Wer als Leser solche Dinge aushält, bekommt einen guten historischen Krimi geboten. Harding schafft scheinbar mühelos eine Atmosphäre, in der man sich sofort in die Charaktere hineinfühlen kann. Das gilt insbesondere für Athelstan, aus dessen Sicht der größte Teil der Geschichte erzählt wird. Aber auch Coroner Cranston und andere werden gut nachvollziehbar präsentiert. Selbst die psychologische Entwicklung des späteren Mörders ist, angesichts seiner Erlebnisse, verständlich.
Der Kriminalfall als solcher ist gut konstruiert und die Auflösung logisch. Das Motiv des Mords im verschlossenen Raum, diesmal sogar hinter zwei abgeschlossenen Türen, mag nicht neu sein, es wird jedoch gut umgesetzt. Auch bei den weiteren Morden erweist sich der Täter, so viel sei verraten, als gerissen und bietet dem Leser etwas für sein Geld. Interessanterweise hat sich ein Aspekt im Vergleich zum vorherigen Abenteuer umgekehrt: Wussten die Protagonisten bei der "Galerie der Nachtigallen" ab einem bestimmten Punkt noch mehr als die Leser, sind hier die Leser im Vorteil, weil sie gleich zu Beginn einen Teil der Vorgeschichte erfahren. Trotzdem bleibt die Geschichte spannend, nicht zuletzt gerade weil Sir John und Bruder Athelstan erst nach längerer Zeit herausfinden, wo die Motive für die Verbrechen eigentlich wurzeln.
Gut gelungen ist auch die Verankerung in die restliche Geschichte. Beide Ermittler haben, auf unterschiedliche Weise, Probleme mit "ihren Frauen". Sir Johns Ehefrau benimmt sich merkwürdig, und der Coroner macht sich Gedanken, dass sie ihn vielleicht verlassen will. Und Bruder Athelstan muss mit den Anfechtungen fertig werden, die der Anblick der hübschen Benedikta an sein Zölibatsgelübde stellt. Wie aus anderen Romanserien bekannt, beginnt sich langsam ein sozialer Mikrokosmos um die Hauptfiguren zu entwickeln, zu dem der Leser in jedem Band gerne zurückkehrt. Athelstans (vermeintlicher?) Rivale um Benediktas Gunst ist aus heutiger Sicht übrigens längst nicht so ein Schurke, wie es den damaligen Zeitgenossen erscheinen musste.
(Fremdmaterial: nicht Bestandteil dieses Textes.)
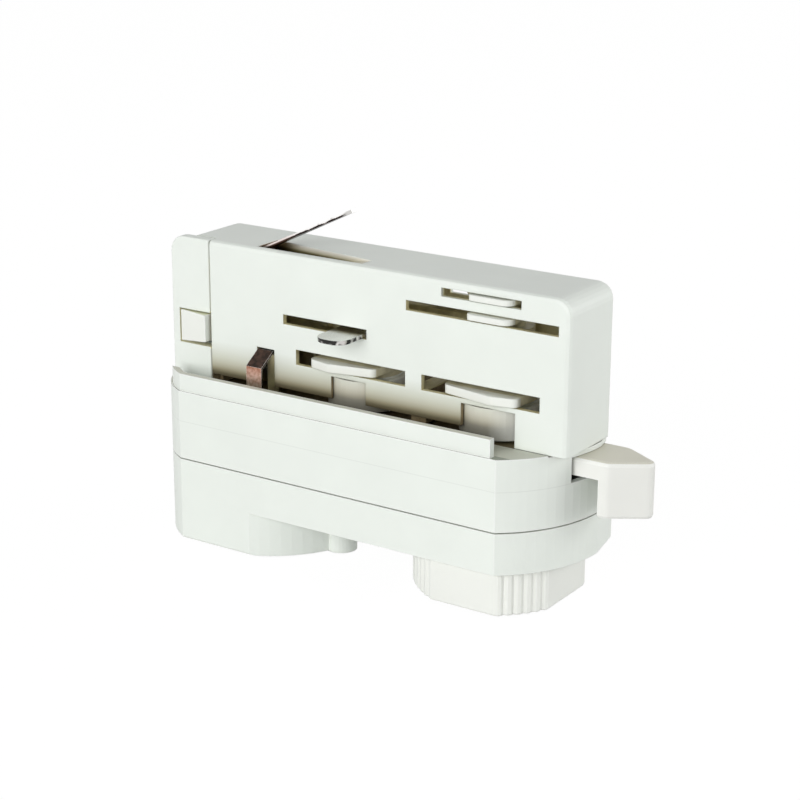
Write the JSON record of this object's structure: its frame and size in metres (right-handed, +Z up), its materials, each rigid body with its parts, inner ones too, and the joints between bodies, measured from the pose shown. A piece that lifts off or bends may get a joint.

Die Einbettung in die reale Historie ist weniger dicht ausgefallen als im ersten Band. Zwar ist der Mord am Konstabler des Towers natürlich politisch hochbrisant, insbesondere wenn es möglicherweise ein Attentat einer Rebellenorganisation gewesen sein kann. Aber weder der Regent noch der jugendliche König oder anderen "hohe Herren" treten persönlich auf und die Handlung konzentriert sich vor allem auf den Tower. Grobe Schnitzer fallen dem interessierten Laien nicht auf, auch die deutsche Umsetzung scheint diesmal konzentrierter gewesen zu sein. Ärgerliche Fehler wie 1337 statt 1377 fallen nicht mehr ins Auge.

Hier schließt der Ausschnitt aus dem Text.